Quel rapport entre le Weill opératique et le parolier que je suis ? Je n’en sais rien, lui non plus.
Pendant de longs mois, de très longs mois, je vais travailler sur l’adaptation-traduction du texte de Kaiser, qui porte bien son nom.
Entre nous, c’est encore à ce jour mon plus beau cauchemar d’adaptateur… Pas question de ne pas décrire précisément ce qui se passe dans la langue de Goethe.
Le livret est celui d’un film policier :
Un groupe de révolutionnaires, ayant appris que le tzar voulait se faire tirer le portrait, prend en otages une photographe et ses assistants. On cachera un pistolet-mitrailleur dans l’appareil de photo.
Alain Resnais et bibi penseront très fort que l’assassin de Massoud devait avoir eu connaissance de l’opéra de Kurt Weill.
Alain a tout prévu — les décors — les acteurs.
Son choix de casting va m’aider à mettre un visage sur les différents protagonistes…
Il s’est passé quelques lunes. Alain me téléphone.
— J’ai lu. C’est bien, Boris.
J’apprendrai par Philippe Rouyer, journaliste et cinéphile, les gentilles pensées qu’Alain a eues à l’égard de l’adaptation, comme celles qu’il a eues au mien.
Je regrette que le projet n’ait pu se réaliser… mais ceci comme cela est une autre triste histoire…
Il me reste de beaux souvenirs. La projection 35 mm du Corbeau de Roger Corman sur mon écran presque professionnel. Alain affiche un grand sourire dès l’apparition de Jack Nicholson en collant vert et chapeau de Robin des Bois. J’attends l’arrivée de Boris Karloff…
Rue de Cérisoles. La porte de l’appartement d’Alain est ouverte.
Je le cherche. Il est à quatre pattes, découpant d’une feuille de papier noir le profil de Sabine Azéma que le soir même, à peine franchi la porte, elle trouvera déposé sur un pupitre.
— Alors, Boris, vous en êtes où ?
— J’avance, Alain.
— Est-il possible d’avoir le texte complet pour la fin du mois ?

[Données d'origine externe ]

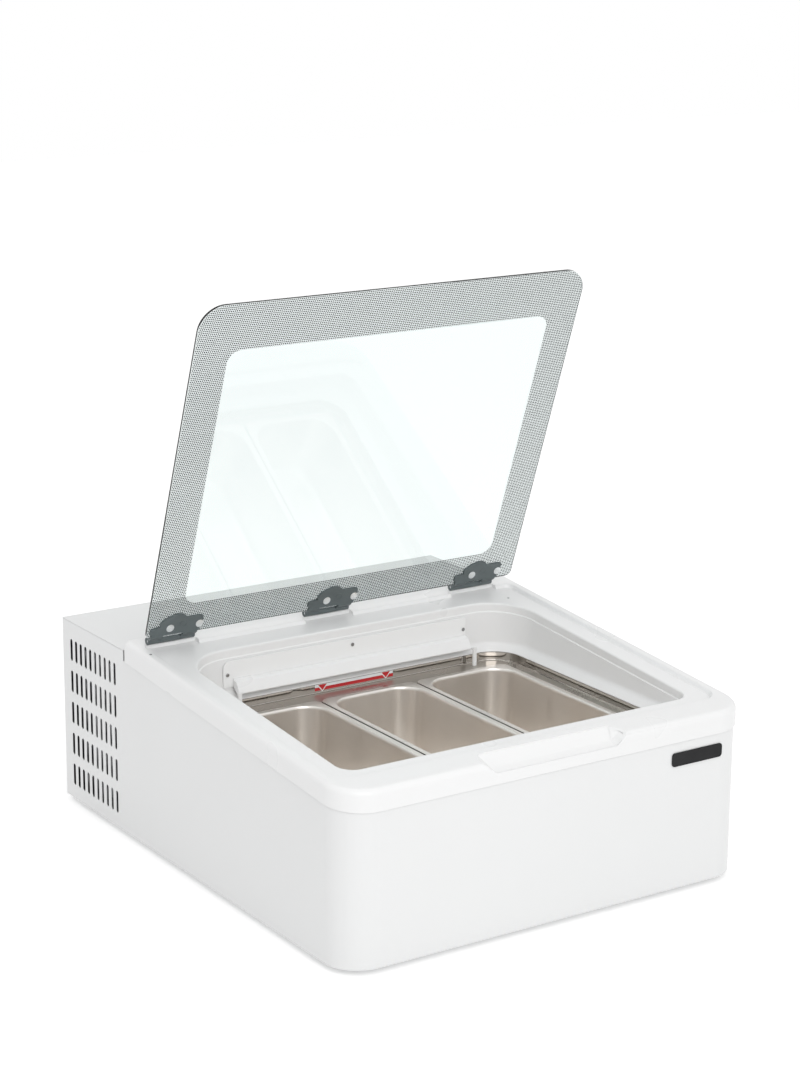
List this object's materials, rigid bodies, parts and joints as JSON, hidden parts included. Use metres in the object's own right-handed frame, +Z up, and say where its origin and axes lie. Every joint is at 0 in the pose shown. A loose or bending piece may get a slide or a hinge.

— Ça l’est. J’essaie au maximum de coller au texte allemand, mais j’ai bien peur que pour être fidèle à l’esprit, il me faille trahir la lettre.

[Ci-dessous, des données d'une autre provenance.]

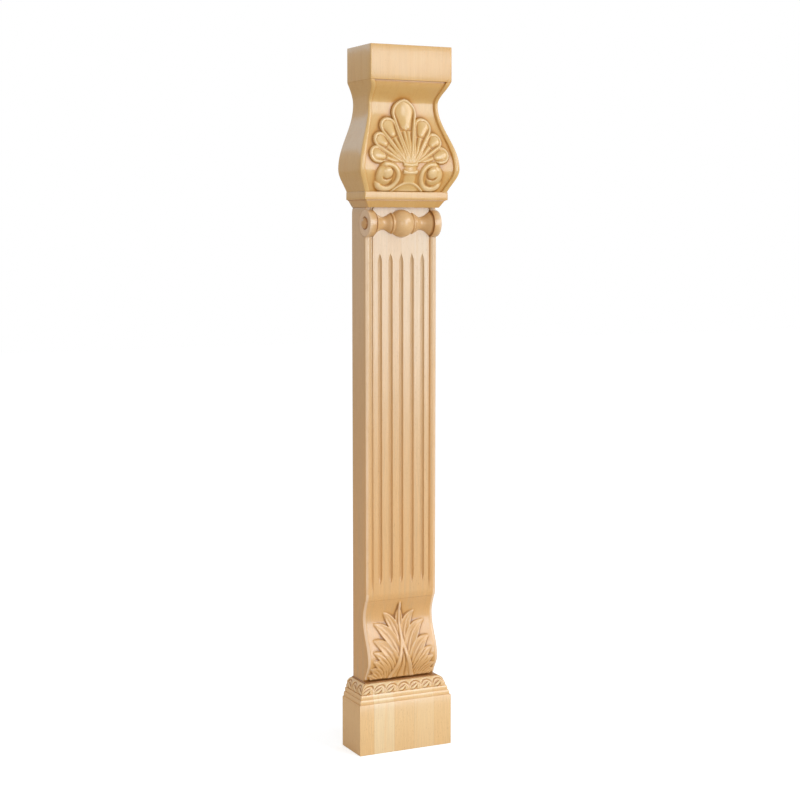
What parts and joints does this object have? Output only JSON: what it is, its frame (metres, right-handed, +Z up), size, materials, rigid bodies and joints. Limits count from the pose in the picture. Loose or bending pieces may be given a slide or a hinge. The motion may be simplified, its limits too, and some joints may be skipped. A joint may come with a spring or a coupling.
{
  "type": "pilaster",
  "caption": "Carved wooden pilaster with a stepped plinth, fluted shaft on an acanthus foot, turned roll and shell-carved vase capital, flat at the back.",
  "frame": {"origin": "middle of the plinth's underside", "axes": "+Z up, the carved front faces -Y, the flat back faces +Y"},
  "size_m": [0.1108, 0.056, 0.72],
  "materials": {
    "plinth_wood": "satin lacquer",
    "shaft_wood": "satin lacquer",
    "roll_wood": "satin lacquer",
    "capital_wood": "satin lacquer"
  },
  "bodies": {
    "root": {"plinth": "plinth_wood", "shaft": "shaft_wood", "roll": "roll_wood", "capital": "capital_wood"}
  },
  "joints": []
}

Alain relève la tête. Il me fait encore cadeau de son sourire d’enfant :
— C’est exactement ce que Charles Dullin a dit à Louis Jouvet il y a…
La mémoire de ce magnifique Breton me bouleverse encore. Alfred Hitchcock aurait dû lui confier le rôle de l’autiste Asperger dans Les Trente-Neuf Marches. Rien n’est perdu, Alain Resnais n’a pas raté la dernière. Je le remercie. Il n’est pas un jour de nostalgie où je ne me souviens pas de lui.


Post-scriptoum :
Je ne suis pas sûr de tout me rappeler.
La BD ayant été mon premier moyen de locomotion, j’envoyais à Alain de petits dessins avec phylactères pour lui faire part de la façon dont j’avançais sur l’adaptation. Il fallait aussi bien sûr calmer son impatience proverbiale.
Je crois me rappeler qu’Alain avait aimé le dessin façon affiche que j’avais fait sur papier japonais, avec un stylo-feutre qui imite le fude traditionnel, pour accompagner un des premiers scripts du Tzar… car il y en a eu d’autres…
À bientôt, Alain.
Content qu’on reparle de toi et de ce beau projet.
Deux blessures entre autres pour Alain Resnais :
a) ne pas avoir pu réaliser Mandrake avec David Niven ;
b) avoir manqué le train du Tzar. Il est vrai que jusqu’à ce soir, y a pas photo.